I was mainly interested in the size of the unified list, which accounts for most of the variability of the extension sizes. Because the size of the social and gambling and fakenews extensions don't vary much. And the porn list is potentially infinite, or grows potentially much more, so not that interesting in its absolute value at any given time.

So I settled for what interests me personally, and I haven't heard a peep about this in 10-months.

dennisvandehoef commented 1 year ago

When I first announced this I got mostly crickets back. So that's another factor.

Oh wow, when I started exploring this repository, I really loved looking at the graphs to see how it grew over time, and how well maintained the list is.

Because the size of the social and gambling and fakenews extensions don't vary much. And the porn list is potentially infinite

I think that for the pron list, it is only relevant to see that it keeps growing, even if we remove dead sources. New porn hosts are created every day. So a graph that represents this still shows that our hosts list tries to keep up.
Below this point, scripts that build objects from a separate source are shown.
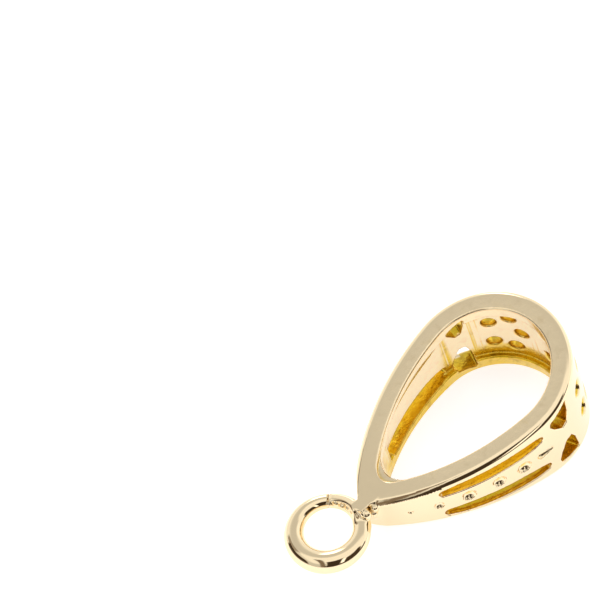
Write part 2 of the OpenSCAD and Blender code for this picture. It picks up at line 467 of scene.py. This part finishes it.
def polygon_distance(px, py, corners):
    """Signed distance in the plane to a polygon whose corners run one way round."""
    far = np.full(px.shape, FAR_AWAY)
    inside = np.ones(px.shape)
    for (ax, ay), (bx, by) in zip(corners, corners[1:] + corners[:1]):
        ex, ey = bx - ax, by - ay
        wx, wy = px - ax, py - ay
        h = np.clip((wx * ex + wy * ey) / (ex * ex + ey * ey), 0.0, 1.0)
        far = np.minimum(far, (wx - ex * h) ** 2 + (wy - ey * h) ** 2)
        above, below = py >= ay, py < by
        left = ex * wy > ey * wx
        flips = (above & below & left) | (~above & ~below & ~left)
        inside = np.where(flips, -inside, inside)
    return inside * np.sqrt(far)


class BailForm:
    """The metal as a distance function, in millimetres, in the loop's own frame.

    x runs from the ring to the crown, y across the teardrop and z along the width of the band.
    """

    def __init__(self, loop, cuts, ring):
        for group in (loop, cuts, ring):
            for key in keys_of(group):
                value = getattr(group, key)
                in_metres = group.bl_rna.properties[key].unit == "LENGTH"
                setattr(self, key, value / MM if in_metres else value)
        self.slope = (self.crown_width - self.neck_width) / 2 / (
            self.crown_place + self.crown_radius - self.neck_place
        )
        self.half_at_ring = self.neck_width / 2 - self.slope * self.neck_place
        self.lean = math.atan(self.slope)
        reach = self.leg_radius - self.crown_radius
        self.leg_x = self.crown_place - reach * math.cos(self.crown_turn)
        self.leg_y = reach * math.sin(self.crown_turn)
        self.crown_length = self.crown_turn * self.crown_radius

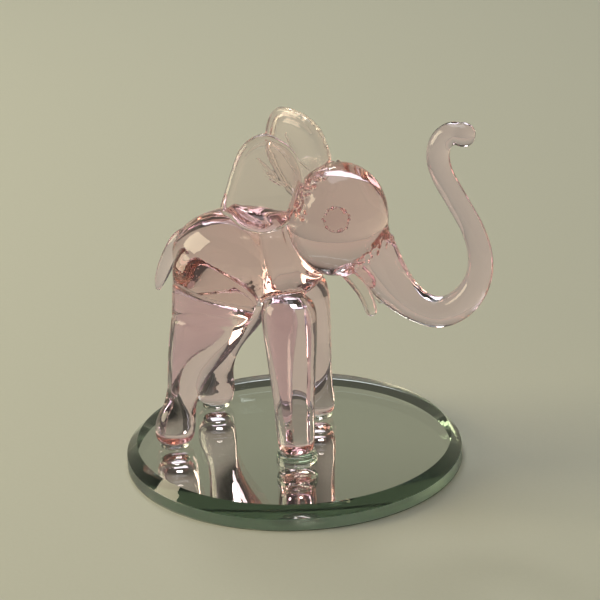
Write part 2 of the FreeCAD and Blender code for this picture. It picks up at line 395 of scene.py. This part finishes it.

As for gambling, I also use this German orientated merged hosts list https://github.com/RPiList/specials, and they seem to have sources that find new gambling hosts on a regular basis. Also, our gambling source bigdragon seems to be actively maintained. Though according to the file it Only include gambling domains (Vietnamese language) is limited to a certain language, and we might want to look at more sources, which then also would at some point make the graphs more interesting.

It's because it's expensive.

and

I'm sure someone will suggest I use Python 😄 — a pull request for that would be nice.

I want to play a bit more with python anyway. Are you still open for a pull request for this? I will then also try and make it less expensive/time-consuming.